■ BRIEF ■
Pull every "that" line out of the data below.

■ DATA BLOCK ■

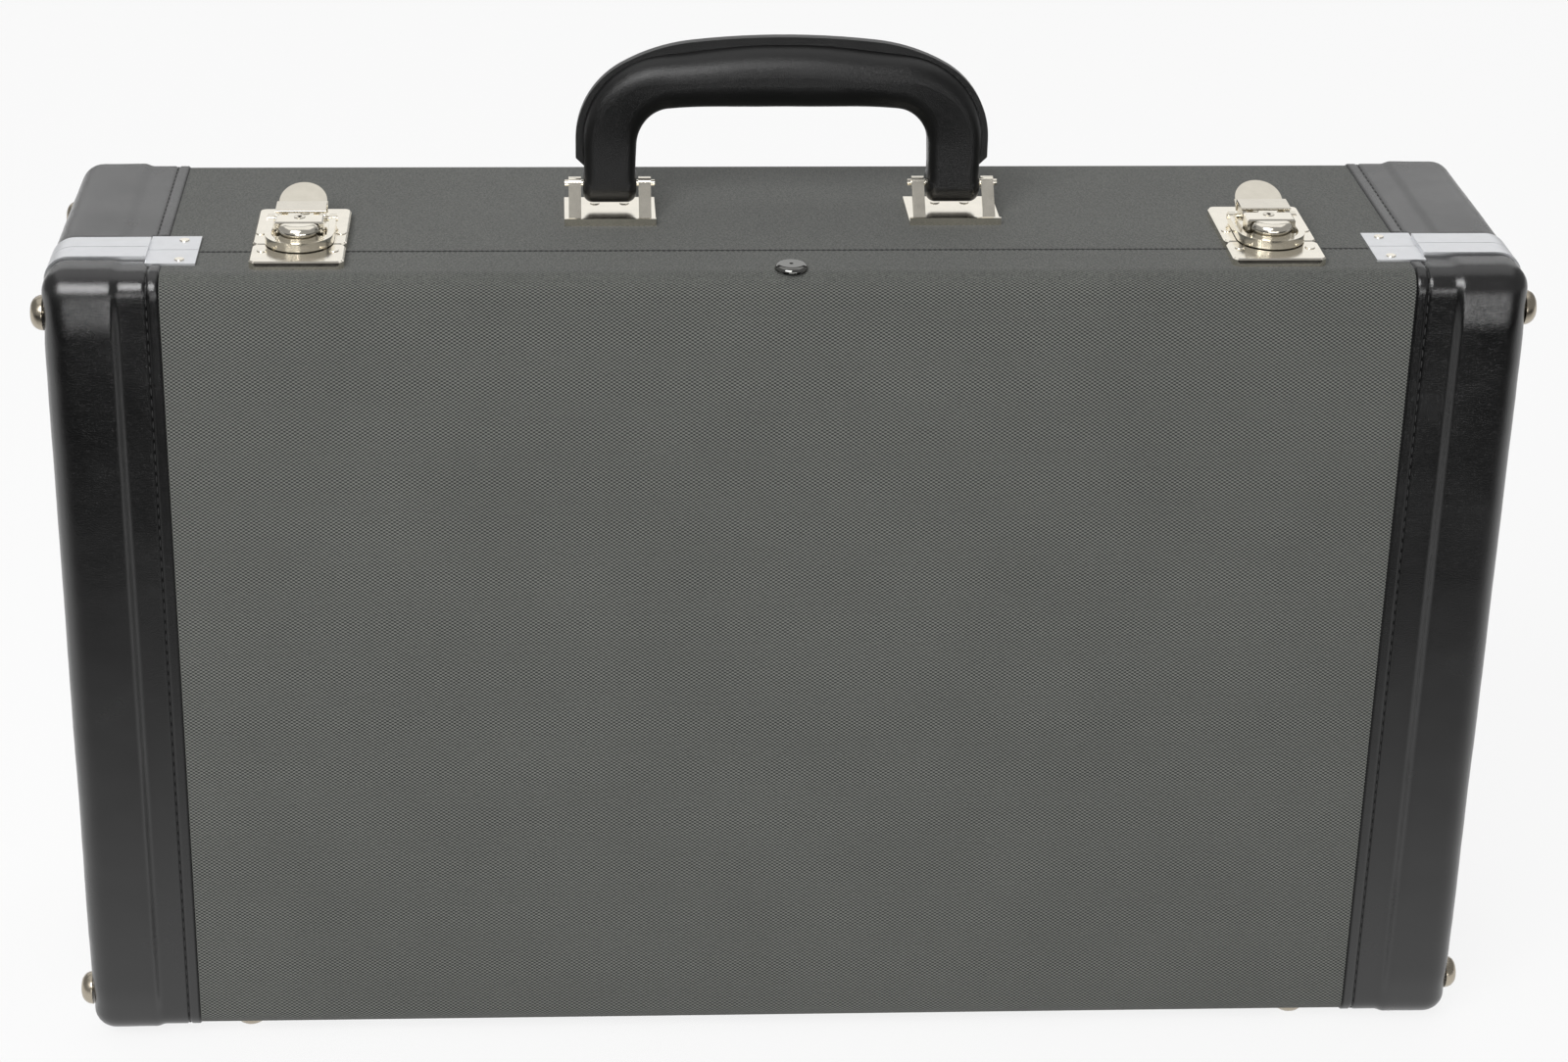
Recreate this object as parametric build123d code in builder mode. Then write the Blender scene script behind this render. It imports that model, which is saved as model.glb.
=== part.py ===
from build123d import *

import math
import os

# A hard case for two trumpets, standing on its long side with the handle up.
# X runs along the case, -Y is the front (the shallow lid), +Y the back (the deep base), Z is up.
# The origin is on the ground under the middle of the case. All lengths are in millimetres.

# Case
CASE_LENGTH = 580.0  # over the padded ends
CASE_DEPTH = 140.0  # fabric face to fabric face
CASE_HEIGHT = 339.0  # fabric face to fabric face
LID_DEPTH = 30.0
SEAM_GAP = 0.3
EDGE_RADIUS = 8.0
SKIN = 1.0  # fabric, and the leather where it lies flat
PAD = 2.0  # how far the padded leather stands above the fabric
WALL = 4.0  # moulded shell
LINING = 2.0

# Leather ends
CAP_LENGTH = 44.0  # from the flat end face to the leather's edge on the fabric
PADDED_LENGTH = 28.0  # from the padded end face to the end of the padding

# Metal closing strips round both ends
STRIP_THICKNESS = 1.0  # of the tabs
STRIP_RISE = 1.4  # round the end the strip stands this much higher, level with the padding
STRIP_HALF_WIDTH = 11.0
TAB_HALF_WIDTH = 15.5
TAB_LENGTH = 19.5
STRIP_REACH = 57.0  # from the flat end face to the tip of the tab
STRIP_WEB = 1.2  # the wall of the strip that covers the seam's edge
STRIP_TO_PAD = 0.5
TONGUE_THICKNESS = 1.2
TONGUE_HEIGHT = 2.0
TONGUE_DEPTH = 2.2  # under the fabric face
TONGUE_CLEARANCE = 0.6

# Domed bumpers, which are the feet and the corner studs
BUMPER_RADIUS = 7.0
BUMPER_HEIGHT = 5.0
BUMPER_ROUND = 4.6
BUMPER_NAIL_RADIUS = 1.5
BUMPER_NAIL_LENGTH = 4.5
FOOT_FROM_END = 64.0  # from the flat end face
FRONT_FOOT_INSET = 14.5  # from the front face
BACK_FOOT_INSET = 20.0  # from the back face
END_BUMPER_FRONT_INSET = 11.6
END_BUMPER_BACK_INSET = 18.0
END_BUMPER_TOP_INSET = 18.0
END_BUMPER_BOTTOM_INSET = 14.0

# Small rivets, all of one size
RIVET_RADIUS = 1.2
RIVET_LENGTH = 5.8
RIVET_HEAD_RADIUS = 2.0
RIVET_HEAD_HEIGHT = 0.4
RIVET_CLEARANCE = 0.05
STRIP_RIVET_INSET = 6.5  # from the tip of the tab
STRIP_RIVET_FROM_SEAM = 11.0

# Hinges under the case
HINGE_X = 150.0
HINGE_LENGTH = 50.0
HINGE_KNUCKLES = 5
HINGE_RADIUS = 2.1
HINGE_PIN_RADIUS = 1.0
HINGE_PIN_CLEARANCE = 0.05
HINGE_DROP = 1.6  # pin centre under the fabric
HINGE_LEAF_THICKNESS = 1.0
HINGE_LEAF_WIDTH = 16.0
HINGE_CLEARANCE = 0.4
KNUCKLE_GAP = 0.3
HINGE_RIVET_SPACING = 17.0

# Latches
LATCH_FROM_STRIP = 39.2  # from the tip of the strip's tab to the latch's middle
LATCH_WIDTH = 36.8
PLATE_HEIGHT = 3.2
PLATE_WALL = 1.2
PLATE_CORNER = 3.0
PLATE_CHAMFER = 0.6
BASE_PLATE_LENGTH = 42.0
LID_PLATE_LENGTH = 20.3
LATCH_TOP = 11.5  # face of the lock body above the fabric
LOCK_WIDTH = 19.0
LOCK_FRONT = 1.9  # behind the seam
LOCK_REAR = 11.3
LEVER_PIVOT = (15.1, 9.0)  # behind the seam, above the fabric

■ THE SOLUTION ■
Recreate this object as parametric build123d code in builder mode. Then write the Blender scene script behind this render. It imports that model, which is saved as model.glb.
STRIP_WEB = 1.2  # the wall of the strip that covers the seam's edge